Input records
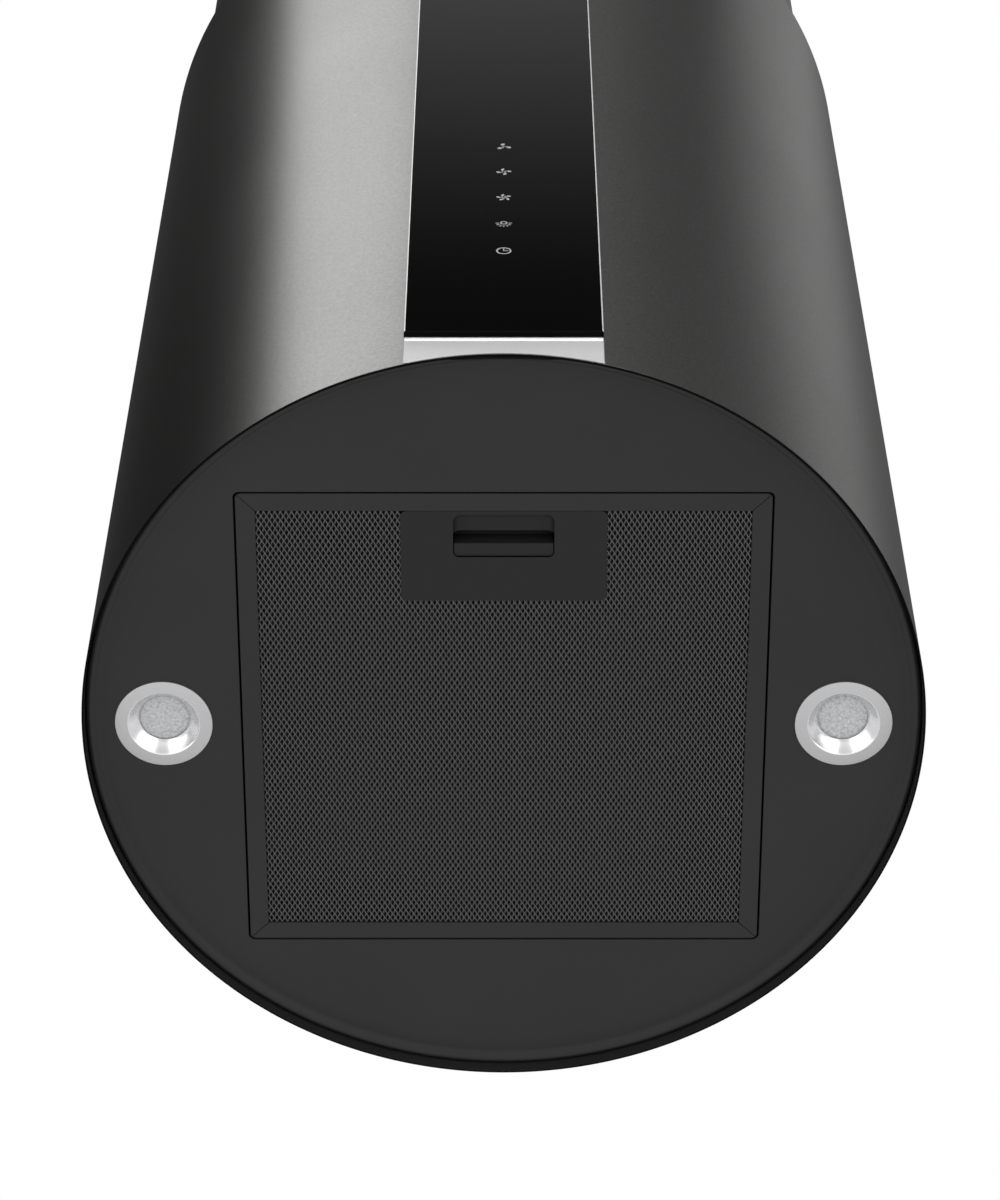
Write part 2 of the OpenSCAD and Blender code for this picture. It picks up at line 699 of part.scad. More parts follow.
module filter_mesh_face() color("#4a4a4a") mesh_layer(mesh_z + 0.05, sheet_t, -0.15);

module filter_mesh_pack() color("silver")
    mesh_layer(mesh_z + sheet_t + 0.1, mesh_top - mesh_z - 2 * sheet_t - 0.2, 3.7);

module filter_mesh_back() color("#4a4a4a") mesh_layer(mesh_top - sheet_t - 0.05, sheet_t, 3.7);

module filter_tabs() color("silver") at_rim() for (x = [-tab_at, tab_at])
    translate([x - tab_w / 2, filter_w / 2 + 0.05, plate_recess + 4.6]) {
        cube([tab_w, 4, 1.2]);
        cube([tab_w, 0.35, 3.6]);
    }

// The finger pocket's floor: a round hollow that starts flush at the front
module scoop() {
    difference() {
        translate([-pocket_w / 2 - 1, pocket_y0 - 1, handle_z])
            cube([pocket_w + 2, scoop_d + 1, scoop_h + 0.8]);
        translate([-pocket_w, pocket_y0 + scoop_d, handle_z + scoop_h - scoop_r]) rotate([0, 90, 0])
            cylinder(r = scoop_r, h = 2 * pocket_w);
    }
}

module handle_plate() color("#333333") at_rim() {
    cup_d = pocket_d + spring_len + 2.4 + cup_wall;
    difference() {
        union() {
            translate([-handle_w / 2, handle_y0, handle_z]) cube([handle_w, handle_d, handle_skin]);
            translate([-handle_w / 2 + 4, handle_y0 + 0.5, handle_z]) cube([handle_w - 8, handle_d - 5, 7]);
            translate([-pocket_w / 2 - 2 - cup_wall, handle_y0 + 0.5, handle_z])
                cube([pocket_w + 4 + 2 * cup_wall, cup_d, handle_top - handle_z]);
        }
        translate([-pocket_w / 2, pocket_y0, handle_z - 1]) cube([pocket_w, pocket_d, 4]);
        translate([-pocket_w / 2 - 1, pocket_y0 - 0.9, handle_z + handle_skin])
            cube([pocket_w + 2, pocket_d + spring_len + 1.1,
                  handle_top - handle_z - handle_skin - cup_wall]);
        translate([-tongue_w / 2 - 0.4, handle_y0 - 1, tongue_z - 0.3])
            cube([tongue_w + 0.8, 6, handle_top - cup_wall - tongue_z + 0.3]);
    }
    scoop();
}

module latch_slider() color("#2b2b2b") at_rim() {
    strip_y = pocket_y1 - strip_w;
    strip_z = handle_z + handle_skin + tiny_gap;
    arm_z = handle_z + 9.4;
    heel_y = handle_y0 + 3.4;
    tip_y = -filter_w / 2 - filter_gap + 0.25;
    difference() {
        translate([-pocket_w / 2 + 0.3, strip_y, strip_z])
            cube([pocket_w - 0.6, strip_w - tiny_gap, arm_z + 2 - strip_z]);
        translate([-pocket_w / 2 + 2, strip_y + 1.4, strip_z + 1.4])
            cube([pocket_w - 4, strip_w + 1, arm_z - strip_z - 1.4]);
    }
    translate([-pocket_w / 2 + 0.3, heel_y, arm_z]) cube([pocket_w - 0.6, strip_y - heel_y + 0.4, 2]);
    translate([-tongue_w / 2, heel_y, tongue_z + tongue_t - 0.01])
        cube([tongue_w, 2, arm_z - tongue_z - tongue_t + 0.02]);
    translate([-tongue_w / 2, tip_y, tongue_z]) cube([tongue_w, heel_y + 2 - tip_y, tongue_t]);
}

module latch_spring() color("silver") at_rim()
    translate([0, pocket_y1 - 0.05, handle_z + 5.6]) rotate([-90, 0, 0])
        for (i = [0:4]) translate([0, 0, i * (spring_len - 0.7) / 4]) ring(2.6, 1.9, 0.7);

ceiling_plate();
upper_post(-1, -1);  // upper_post_front_left
upper_post(1, -1);  // upper_post_front_right
upper_post(-1, 1);  // upper_post_rear_left
upper_post(1, 1);  // upper_post_rear_right
chimney_tube();
ceiling_screws();
chimney_screws();
hood_tube();
base_plate();
control_glass();
panel_trim();
panel_carrier();
touch_board();
touch_springs();
carrier_nuts();
lamp_bezel(-1);  // lamp_bezel_left
lamp_bezel(1);  // lamp_bezel_right
lamp_lens(-1);  // lamp_lens_left
lamp_lens(1);  // lamp_lens_right
lamp_led(-1);  // lamp_led_left
lamp_led(1);  // lamp_led_right
lamp_housing(-1);  // lamp_housing_left
lamp_housing(1);  // lamp_housing_right
lamp_clips(-1);  // lamp_clips_left
lamp_clips(1);  // lamp_clips_right
blower_deck();
lower_post(-1, -1);  // lower_post_front_left
lower_post(1, -1);  // lower_post_front_right
lower_post(-1, 1);  // lower_post_rear_left
lower_post(1, 1);  // lower_post_rear_right
height_bolts();
deck_screws();
scroll_wrapper();
scroll_side(-1);  // scroll_side_left
scroll_side(1);  // scroll_side_right
inlet_ring(-1);  // inlet_ring_left
inlet_ring(1);  // inlet_ring_right
motor_housing();
motor_bracket();
motor_bushes();
run_capacitor();
outlet_collar();
flap_pins();
control_box();
control_box_lid();
power_board();
cable_gland();
impeller();
motor_shaft();
flap(-1);  // flap_front
flap(1);  // flap_rear
filter_frame();
filter_mesh_face();
filter_mesh_pack();
filter_mesh_back();
filter_tabs();
handle_plate();
latch_slider();
latch_spring();
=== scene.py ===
"""Island range hood: a round steel body on telescopic posts, with a glass panel, two lamps and a
square grease filter underneath. Metres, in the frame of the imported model."""
import json
import math

import bpy
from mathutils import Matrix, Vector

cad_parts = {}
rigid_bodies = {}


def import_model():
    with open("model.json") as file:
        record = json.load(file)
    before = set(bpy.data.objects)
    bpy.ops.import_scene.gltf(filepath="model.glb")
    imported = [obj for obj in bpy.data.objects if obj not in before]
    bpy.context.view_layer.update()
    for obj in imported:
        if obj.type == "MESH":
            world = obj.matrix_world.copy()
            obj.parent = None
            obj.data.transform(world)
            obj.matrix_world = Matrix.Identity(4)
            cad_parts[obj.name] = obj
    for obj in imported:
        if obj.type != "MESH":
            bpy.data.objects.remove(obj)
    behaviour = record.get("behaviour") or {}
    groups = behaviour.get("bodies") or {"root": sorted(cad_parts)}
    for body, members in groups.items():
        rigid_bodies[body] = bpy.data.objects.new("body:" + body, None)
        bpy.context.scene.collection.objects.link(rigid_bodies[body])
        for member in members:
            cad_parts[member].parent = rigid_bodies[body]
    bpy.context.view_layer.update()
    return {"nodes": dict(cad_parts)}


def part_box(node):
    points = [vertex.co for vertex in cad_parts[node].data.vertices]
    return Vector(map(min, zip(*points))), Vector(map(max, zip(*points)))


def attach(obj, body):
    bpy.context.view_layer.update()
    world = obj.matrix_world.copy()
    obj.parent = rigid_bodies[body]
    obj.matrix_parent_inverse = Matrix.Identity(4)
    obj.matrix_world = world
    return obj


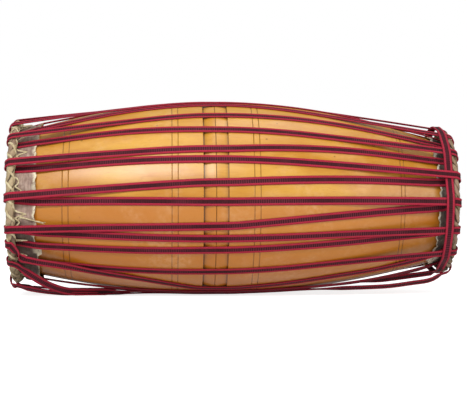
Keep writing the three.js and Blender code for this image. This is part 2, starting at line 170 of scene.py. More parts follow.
BASS_REACH = BASS_HOOP_OVERHANG + BASS_HOOP_RADIUS + SEAT_GAP + STRAP_THICKNESS
TREBLE_REACH = TREBLE_HOOP_OVERHANG + TREBLE_HOOP_RADIUS + SEAT_GAP + STRAP_THICKNESS
BASS_END = BASS_REACH - (SHELL_LENGTH + BASS_REACH + TREBLE_REACH) / 2
TREBLE_END = BASS_END + SHELL_LENGTH
BELLY = BASS_END + BELLY_FROM_BASS_END
BEAD_START = BELLY - BEAD_WIDTH / 2
BEAD_END = BELLY + BEAD_WIDTH / 2

bass = SimpleNamespace(
    toward=-1, end=BASS_END, mouth=BASS_MOUTH_RADIUS, hoop_radius=BASS_HOOP_RADIUS,
    hoop_middle=BASS_END - BASS_HOOP_OVERHANG, flap_lift=BASS_RING_LIFT + BASS_RING_THICKNESS,
    flap_edge=BASS_END + BASS_FLAP, step=BEAD_START,
)
treble = SimpleNamespace(
    toward=1, end=TREBLE_END, mouth=TREBLE_MOUTH_RADIUS, hoop_radius=TREBLE_HOOP_RADIUS,
    hoop_middle=TREBLE_END + TREBLE_HOOP_OVERHANG,
    flap_lift=TREBLE_RING_LIFT + TREBLE_RING_THICKNESS, flap_edge=TREBLE_END - TREBLE_FLAP,
    step=BEAD_END,
)


def bend(side):
    return (BELLY_RADIUS - side.mouth) / (side.end - BELLY) ** 2


def barrel(side, x):
    return BELLY_RADIUS - bend(side) * (x - BELLY) ** 2


def bore(side, x):
    belly_bore = BELLY_RADIUS - BELLY_WALL
    mouth_bore = side.mouth - MOUTH_WALL
    return belly_bore - (belly_bore - mouth_bore) * ((x - BELLY) / (side.end - BELLY)) ** 2


def bowed(x):
    """How far the bowed log lies lower at a place along it than at the belly."""
    side = bass if x < BELLY else treble
    return END_DROP * ((x - BELLY) / (side.end - BELLY)) ** 2


AXIS = barrel(treble, BEAD_END) + SEAT_GAP + STRAP_THICKNESS + bowed(BEAD_END)
for _side in (bass, treble):
    _near = _side.toward * min(_side.toward * _side.hoop_middle, _side.toward * _side.end)
    _slope = 2 * bend(_side) * (_near - BELLY)
    _across = SEAT_GAP + STRAP_THICKNESS + SEAT_GAP + _side.hoop_radius
    _side.hoop_ring = barrel(_side, _near) + _side.flap_lift + _across * math.sqrt(1 + _slope**2)


def on_axis(x, radius, degrees):
    angle = math.radians(degrees)
    return Vector((x, -radius * math.cos(angle), AXIS + radius * math.sin(angle)))


def outward(degrees):
    angle = math.radians(degrees)
    return Vector((0, -math.cos(angle), math.sin(angle)))


def steps(start, stop, count):
    return [start + (stop - start) * i / count for i in range(count + 1)]


def lerp(a, b, share):
    return a + (b - a) * share


def smooth(value, low, high):
    share = min(max((value - low) / (high - low), 0), 1)
    return share * share * (3 - 2 * share)


def turned_from(degrees, place):
    """How far one angle about the axis is from another."""
    return abs((degrees - place + 180) % 360 - 180)


# Camera, at the photograph's angle: level, a little under the axis, turned 3 degrees
CAMERA_TURN = math.radians(3)
CAMERA_DISTANCE = 1.864
CAMERA_AIM = Vector((0.0027, 0, AXIS - 0.0028))
CAMERA_LENS, CAMERA_SENSOR = 102.6, 36


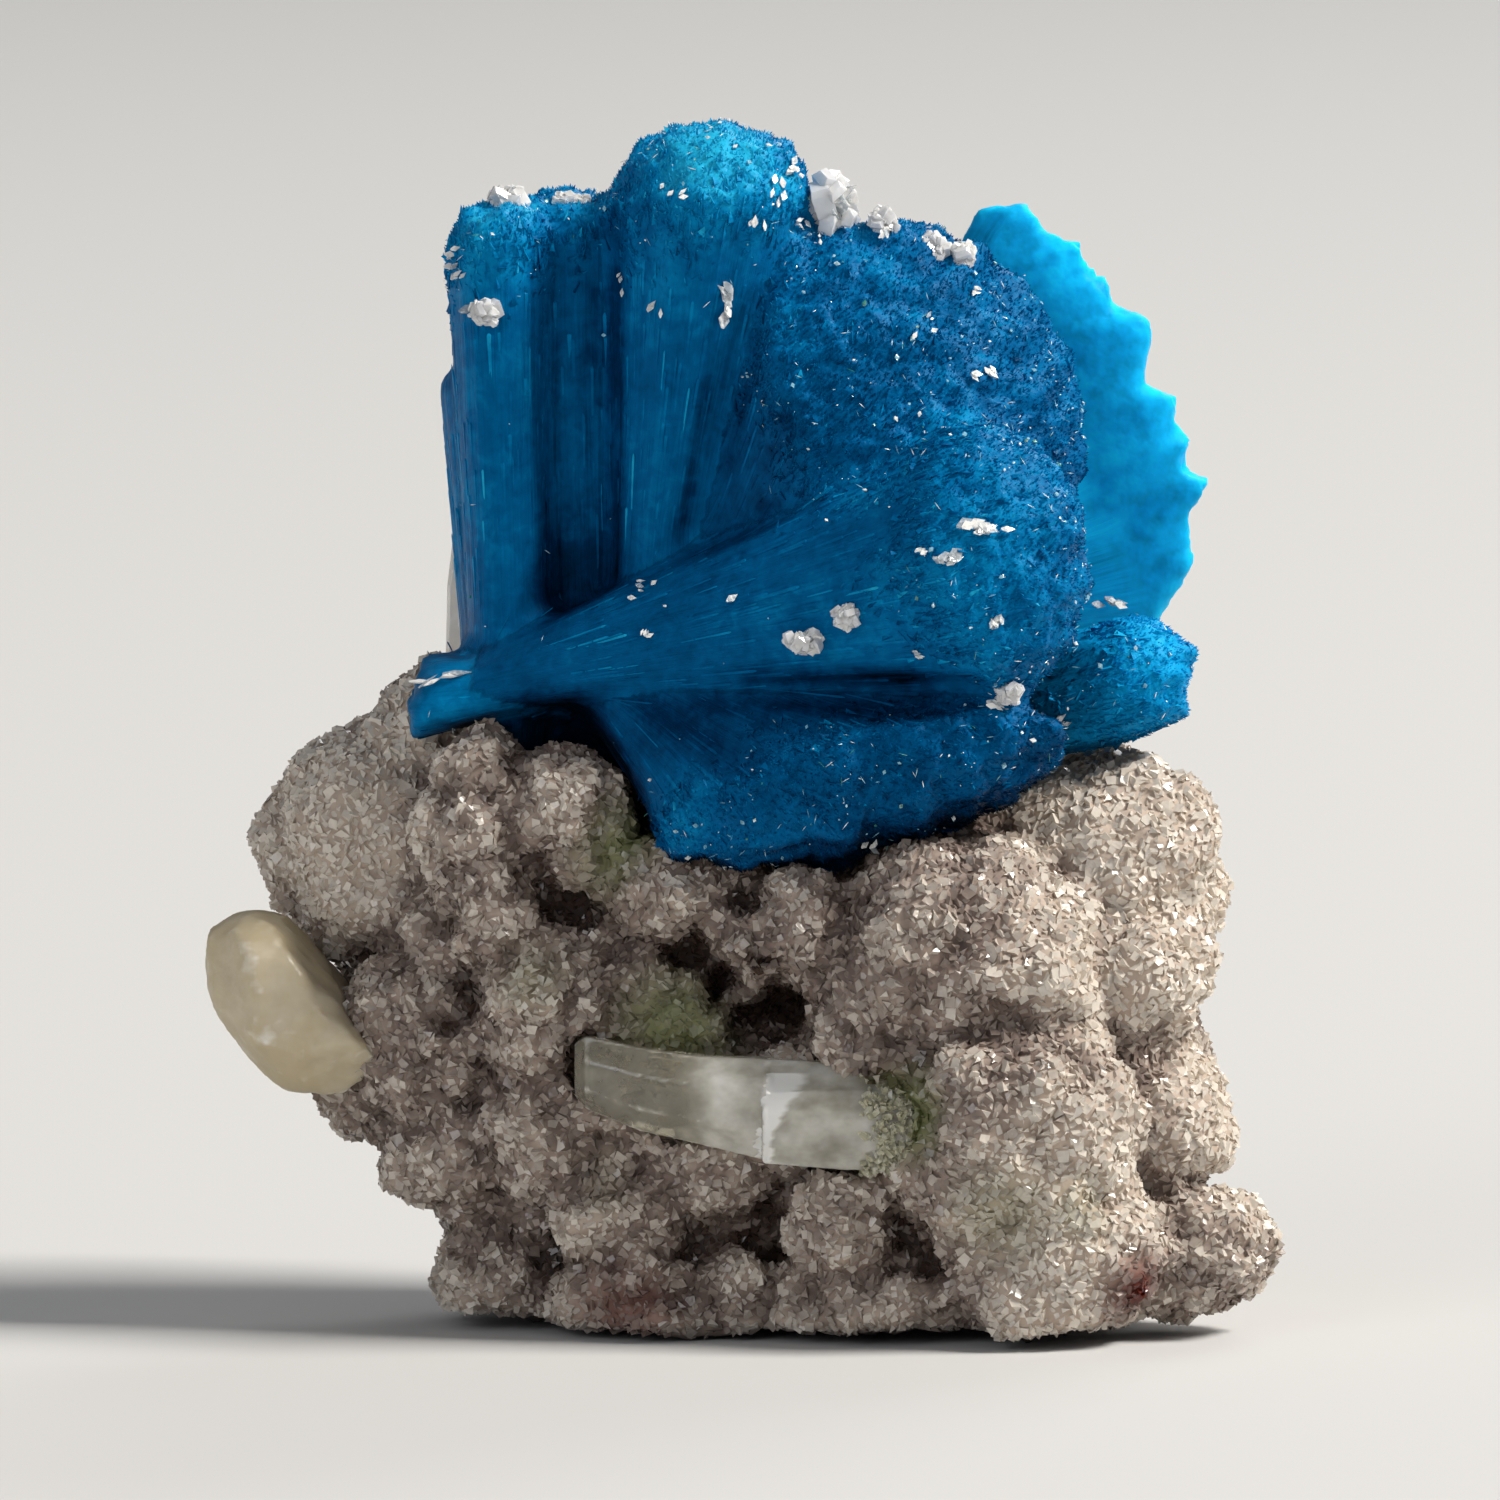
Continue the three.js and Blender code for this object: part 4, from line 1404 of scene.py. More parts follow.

What the task requires
Only the lines from the one bearing "bpy.context.scene.collection.objects.link(rigid_bodies[body])" through the one bearing "BEAD_END = BELLY + BEAD_WIDTH / 2" should be repeated, exactly as given.

Solution for this task
        bpy.context.scene.collection.objects.link(rigid_bodies[body])
        for member in members:
            cad_parts[member].parent = rigid_bodies[body]
    bpy.context.view_layer.update()
    return {"nodes": dict(cad_parts)}


def part_box(node):
    points = [vertex.co for vertex in cad_parts[node].data.vertices]
    return Vector(map(min, zip(*points))), Vector(map(max, zip(*points)))


def attach(obj, body):
    bpy.context.view_layer.update()
    world = obj.matrix_world.copy()
    obj.parent = rigid_bodies[body]
    obj.matrix_parent_inverse = Matrix.Identity(4)
    obj.matrix_world = world
    return obj


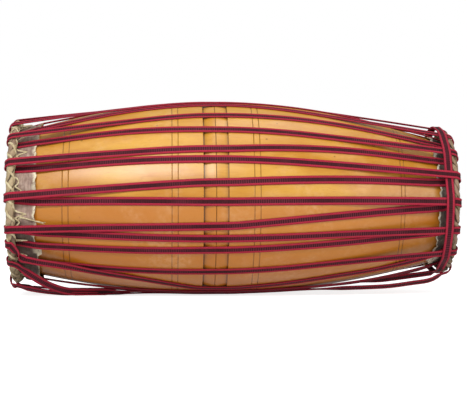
Keep writing the three.js and Blender code for this image. This is part 2, starting at line 170 of scene.py. More parts follow.
BASS_REACH = BASS_HOOP_OVERHANG + BASS_HOOP_RADIUS + SEAT_GAP + STRAP_THICKNESS
TREBLE_REACH = TREBLE_HOOP_OVERHANG + TREBLE_HOOP_RADIUS + SEAT_GAP + STRAP_THICKNESS
BASS_END = BASS_REACH - (SHELL_LENGTH + BASS_REACH + TREBLE_REACH) / 2
TREBLE_END = BASS_END + SHELL_LENGTH
BELLY = BASS_END + BELLY_FROM_BASS_END
BEAD_START = BELLY - BEAD_WIDTH / 2
BEAD_END = BELLY + BEAD_WIDTH / 2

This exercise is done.